One of the significant changes from the last meeting is to increase the height limit for Parcel 11B to a range up to 85 feet. The parcel is where the Fulton St. parking lot now exists. At the last meeting, the parcel was shown entirely as 55 feet, the general zoning height of the North End.

North End Greenway District (Source: Boston Redevelopment Authority; click to enlarge)

When asked about the increase to 85 feet at Parcel 11B, BRA’s Sr. Planner, Peter Gori, answered that additional parking levels would be needed to replace the lot. In addition, they believe added height would mitigate noise from the tunnel on that side and “link” its height level to Mercantile Wharf which is also above 55 feet. Gori noted that the Fulton St. side of the parcel could be on the lower side of the 55’-85’ range given the lower existing buildings.

The slide below shows the intentions and challenges of connecting the Greenway parks to the surrounding Market District and North End areas. The inset depicts the proposed “urban nursery” on Parcel 12 (a ramp parcel). The red lines show the desired crossroads for North St., Hanover St., Salem St. and Endicott St.

(Source: Boston Redevelopment Authority; click to enlarge)

The Wharf District guideline recommendations are shown on the slide below. Notably, the 200’ height limit on Chiofaro’s Harbor Garage directly inhibits his proposed 600’ tower plan. Several residents from Harbor Towers vocalized strong support for the BRA’s recommendations at the meeting.

Wharf District Including Harbor Garage (Source: Boston Redevelopment Authority, click to enlarge)

Continuing with the theme of lower heights on the waterfront side of the Greenway, the Hook Lobster site and 400 Atlantic Avenue (Coast Guard Building) have 175’ height limits. The BRA’s Shen said that Rowes Wharf is the inspiration for the wharf district, representing an economically successful development of reasonable height along the waterfront.

For the Market District (see slide below), the BRA is recommending 55’ at Parcel 9, up to 85’ at Blackstone Street and up to 125’ at the Dock Square Garage. Notably, the city still considers a “Y” fitness/youth facility to be preferred use for Parcel 6.

Market District & Government Center Garage sites shown with BRA’s recommended guidelines. (click to enlarge)
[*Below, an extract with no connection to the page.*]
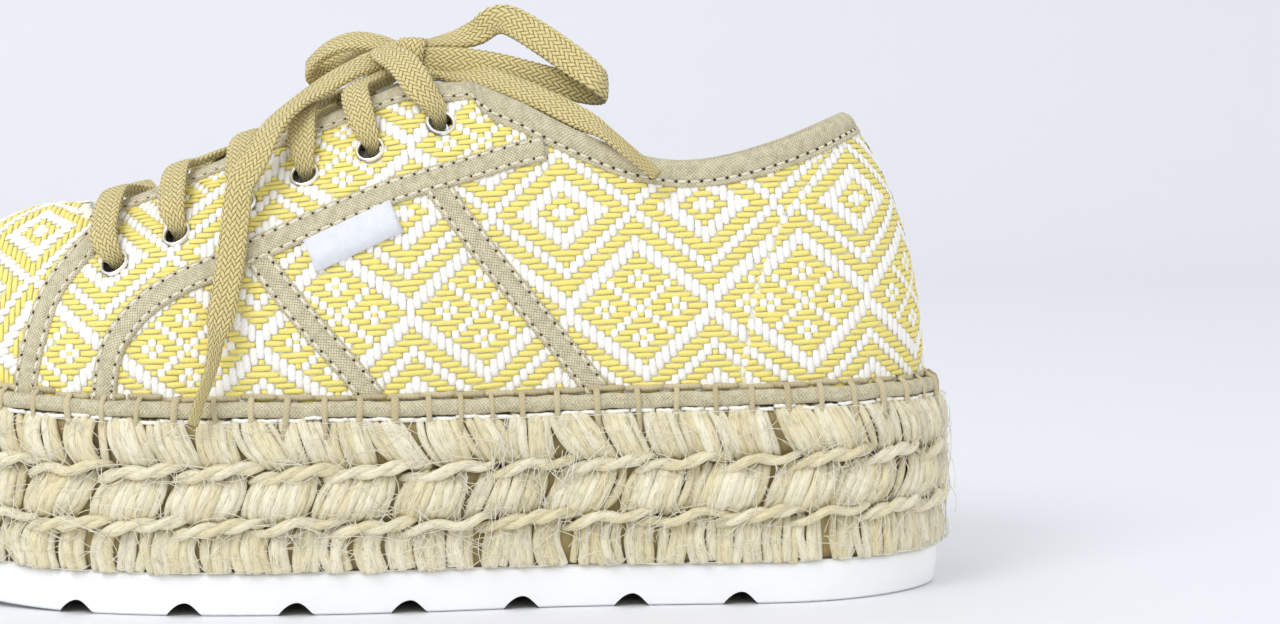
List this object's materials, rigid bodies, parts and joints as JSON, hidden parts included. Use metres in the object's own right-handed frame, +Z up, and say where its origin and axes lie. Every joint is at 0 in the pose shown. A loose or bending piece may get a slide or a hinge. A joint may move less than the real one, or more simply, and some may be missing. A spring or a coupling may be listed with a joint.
{
  "type": "platform sneaker",
  "caption": "Left low lace-up sneaker with a woven upper, bias tape trim, a thick jute platform in three wound layers and a notched white rubber outsole, stood empty.",
  "frame": {"origin": "on the floor, at the middle of the shoe's length and width without its free laces", "axes": "+X to the heel, -X to the toe, -Y to the outer (lateral) side, +Y to the inner (medial) side, +Z up"},
  "size_m": [0.2666, 0.1035, 0.1384],
  "materials": {
    "outsole_rubber": "matt white",
    "jute": "natural plaited jute",
    "tape": "khaki cotton bias tape",
    "woven_upper": "yellow and white woven cotton",
    "lining": "plain white cotton",
    "lace": "braided cotton",
    "eyelet_metal": "bright plated",
    "tag": "bare woven satin"
  },
  "bodies": {
    "root": {"outsole": "outsole_rubber", "braid_lower": "jute", "braid_middle": "jute", "braid_upper": "jute", "seam_cord_lower": "jute", "seam_cord_upper": "jute", "piping": "tape", "insole": "lining", "upper": "woven_upper", "tongue": "lining", "binding": "tape", "strip_front_lateral": "tape", "strip_eyestay_lateral": "tape", "strip_slant_fore_lateral": "tape", "strip_slant_aft_lateral": "tape", "strip_front_medial": "tape", "strip_eyestay_medial": "tape", "strip_slant_fore_medial": "tape", "strip_slant_aft_medial": "tape", "side_tag": "tag", "eyelet_lateral_1": "eyelet_metal", "eyelet_lateral_2": "eyelet_metal", "eyelet_lateral_3": "eyelet_metal", "eyelet_lateral_4": "eyelet_metal", "eyelet_lateral_5": "eyelet_metal", "eyelet_lateral_6": "eyelet_metal", "eyelet_medial_1": "eyelet_metal", "eyelet_medial_2": "eyelet_metal", "eyelet_medial_3": "eyelet_metal", "eyelet_medial_4": "eyelet_metal", "eyelet_medial_5": "eyelet_metal", "eyelet_medial_6": "eyelet_metal", "lace_bar": "lace", "lace_crossing_2": "lace", "lace_crossing_3": "lace", "lace_crossing_4": "lace", "lace_crossing_5": "lace", "lace_top_lateral": "lace", "lace_top_medial": "lace", "lace_knot": "lace", "lace_loop_fore": "lace", "lace_loop_rear": "lace", "lace_end_fore": "lace", "lace_end_rear": "lace"}
  },
  "joints": []
}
The above slide shows the Government Center Garage with heights starting at 125’ on the Greenway side and going up to 600’ on the far side near the Kennedy Building. This area stands out in the study given its dense massing. When questioned at the meeting, the BRA indicated that its distance away from the Greenway allows the site to have more height and “links” it to level set at International Place amid “cues of those found in the Bullfinch Triangle.” Several meeting attendees thought the Government Center Garage sites should be excluded from the study.
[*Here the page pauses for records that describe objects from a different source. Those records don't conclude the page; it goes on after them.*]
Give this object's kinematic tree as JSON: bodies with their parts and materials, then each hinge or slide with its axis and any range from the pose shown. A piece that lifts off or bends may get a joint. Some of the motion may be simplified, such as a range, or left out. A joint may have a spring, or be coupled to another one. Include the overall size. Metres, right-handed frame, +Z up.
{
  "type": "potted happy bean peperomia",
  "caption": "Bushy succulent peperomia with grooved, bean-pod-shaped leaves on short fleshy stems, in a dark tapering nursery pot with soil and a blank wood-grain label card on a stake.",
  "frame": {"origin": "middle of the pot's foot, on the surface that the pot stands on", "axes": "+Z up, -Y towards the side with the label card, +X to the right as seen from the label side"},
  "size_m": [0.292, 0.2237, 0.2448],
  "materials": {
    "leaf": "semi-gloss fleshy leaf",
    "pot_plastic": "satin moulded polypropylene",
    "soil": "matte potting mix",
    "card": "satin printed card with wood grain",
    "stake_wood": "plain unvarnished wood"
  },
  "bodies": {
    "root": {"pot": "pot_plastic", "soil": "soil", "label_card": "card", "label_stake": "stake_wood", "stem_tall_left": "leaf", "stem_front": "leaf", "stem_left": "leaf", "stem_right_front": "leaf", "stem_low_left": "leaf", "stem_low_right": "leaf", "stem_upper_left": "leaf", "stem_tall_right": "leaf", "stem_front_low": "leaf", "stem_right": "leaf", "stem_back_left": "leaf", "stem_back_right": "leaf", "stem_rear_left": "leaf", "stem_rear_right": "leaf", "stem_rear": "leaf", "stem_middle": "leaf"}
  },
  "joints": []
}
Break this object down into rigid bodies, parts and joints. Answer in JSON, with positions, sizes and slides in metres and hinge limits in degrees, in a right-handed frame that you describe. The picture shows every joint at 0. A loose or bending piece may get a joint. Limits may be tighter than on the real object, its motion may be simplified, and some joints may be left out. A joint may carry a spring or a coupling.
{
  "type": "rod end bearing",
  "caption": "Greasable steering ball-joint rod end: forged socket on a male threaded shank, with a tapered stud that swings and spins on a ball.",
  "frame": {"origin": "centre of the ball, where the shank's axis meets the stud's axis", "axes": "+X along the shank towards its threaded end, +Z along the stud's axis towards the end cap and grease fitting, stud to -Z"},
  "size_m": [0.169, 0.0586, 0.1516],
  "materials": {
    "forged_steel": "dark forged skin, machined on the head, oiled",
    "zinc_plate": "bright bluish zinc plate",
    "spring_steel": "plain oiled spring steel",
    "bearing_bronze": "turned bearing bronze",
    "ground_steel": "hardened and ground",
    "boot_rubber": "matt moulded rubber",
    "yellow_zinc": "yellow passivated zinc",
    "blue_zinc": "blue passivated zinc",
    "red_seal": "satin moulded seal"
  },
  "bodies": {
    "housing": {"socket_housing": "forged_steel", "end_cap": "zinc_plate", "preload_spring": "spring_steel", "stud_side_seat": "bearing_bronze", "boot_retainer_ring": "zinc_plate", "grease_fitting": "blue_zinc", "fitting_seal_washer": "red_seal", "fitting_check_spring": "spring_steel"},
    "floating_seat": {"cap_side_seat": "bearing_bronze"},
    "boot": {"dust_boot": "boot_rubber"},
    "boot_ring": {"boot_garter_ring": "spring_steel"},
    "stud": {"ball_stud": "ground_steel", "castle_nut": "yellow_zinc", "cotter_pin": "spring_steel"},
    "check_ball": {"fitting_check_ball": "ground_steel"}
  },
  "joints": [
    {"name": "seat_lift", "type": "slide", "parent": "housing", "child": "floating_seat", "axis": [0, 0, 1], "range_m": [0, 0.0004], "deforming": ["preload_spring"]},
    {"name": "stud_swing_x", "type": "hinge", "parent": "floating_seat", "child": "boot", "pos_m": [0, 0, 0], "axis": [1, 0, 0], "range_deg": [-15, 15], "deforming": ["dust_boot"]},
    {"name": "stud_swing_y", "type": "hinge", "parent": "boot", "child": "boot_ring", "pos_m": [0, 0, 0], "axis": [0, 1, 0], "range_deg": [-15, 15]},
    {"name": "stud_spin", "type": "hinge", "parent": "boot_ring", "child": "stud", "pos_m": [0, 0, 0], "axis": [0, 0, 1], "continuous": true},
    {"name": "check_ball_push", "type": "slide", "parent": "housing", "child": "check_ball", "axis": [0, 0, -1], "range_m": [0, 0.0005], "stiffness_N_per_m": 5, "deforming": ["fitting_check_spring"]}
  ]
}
The BRA used part of this meeting to identify how its recommendations will “activate” the Greenway parks. The proposed structures in the guidelines will result in only a modest increase in population. Therefore, the BRA’s consultant said they “need to get people that are already there on the Greenway.” Ideas displayed included food vending, cafes, music concerts and public art. In addition, the City is working on buffering traffic that could reduce the surface roads to 2 lanes during off-peak periods. BTD is also re-programming the traffic lights and providing an additional allowance for street parking.

Greenway “Activation” through fountains on North End parks, Dewey Square Farmers Market and the recent Wharf District Concert (click to enlarge).

In early May, a final report will be available for 30 days of public comment before the BRA Board Meeting on June 22nd.  The report will have height recommendations, as well as guidelines for ground floor design, environmental and cafe use.

When the BRA Board approves the guidelines, they will go into immediate effect for project review. The BRA will spend the next year to have the guidelines incorporated into zoning laws by creating an overlay district.

See more posts on the Greenway District Planning Study.

One Reply to “BRA Presents its Final Draft Guidelines for Development Along the Greenway

  1. "Therefore, the BRA’s consultant said they “’need to get people that are already there on the Greenway’.” Ideas displayed included food vending, cafes, music concerts and public art."

    Sounds like the BRA needs "to get people" to open their wallets. Can the BRA possibly conceive of a beautiful grassy area with trees and bushes as just a welcoming place for people to enjoy? Does every open space need to function as a way to generate more revenue and noise? We are surrounded by buildings, restaurants and cafes now. Why create more of the same? What we most need is green space. Why not preserve it?